Oui, nous avons tourné de fin octobre jusqu’à début décembre, et ce film-là traite vraiment de la deuxième vague, jusqu’à l’arrivée du vaccin. On espère sortir le film au mois de mai.

La crise est loin d’être terminée. On observe évidemment ce qui se passe en ce moment, la troisième vague annoncée. Mais la situation est tendue, et la fatigue est là. La carapace des soignants se craquèle au fur et à mesure des vagues, et c’est ce qu’on montrerait… J’aimerais beaucoup continuer à suivre le parcours de ces deux femmes. Et si j’ai un accord de leur part, et que j’arrive à leur prouver que je peux avoir un point de vue différent sur cette troisième vague, raconter quelque chose de différent, je pense qu’elles accepteront. Cela n’aurait aucun intérêt de se répéter, d’autant que cela leur demande beaucoup d’efforts, à elles et leurs équipes, d’accueillir une équipe de tournage.

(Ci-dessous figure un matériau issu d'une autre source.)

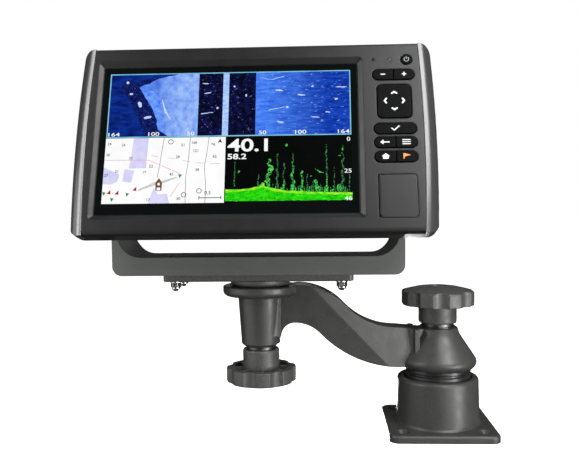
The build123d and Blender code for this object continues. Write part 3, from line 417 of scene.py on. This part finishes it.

N’oublions pas que les familles tout un temps n’ont pas pu entrer dans l’hôpital, et j’espère être pour elles un témoin de ce qu’elles n’ont pas pu vivre.

Et à titre personnel, j’aimerais les accompagner dans la fin de la crise aussi, voir la lumière avec elle, retourner à la vie. Ce chemin semble sans issue, et la société qui va avec devient illisible.

Je comprends la rébellion des jeunes, qui se rassemblent à Liège par exemple. Je n’aurais jamais été parmi eux, mais ce message, ce ras-le-bol doit être entendu.

Un besoin de sens que le cinéma peut amener?

Aller au cinéma, c’est un acte social. On a besoin de rencontrer l’autre autant que le film, en parler avec l’autre. Regarder un film tout seul chez soi, c’est une autre expérience. Ce n’est plus un acte social. La connexion avec le public, ça reste le coeur de notre métier.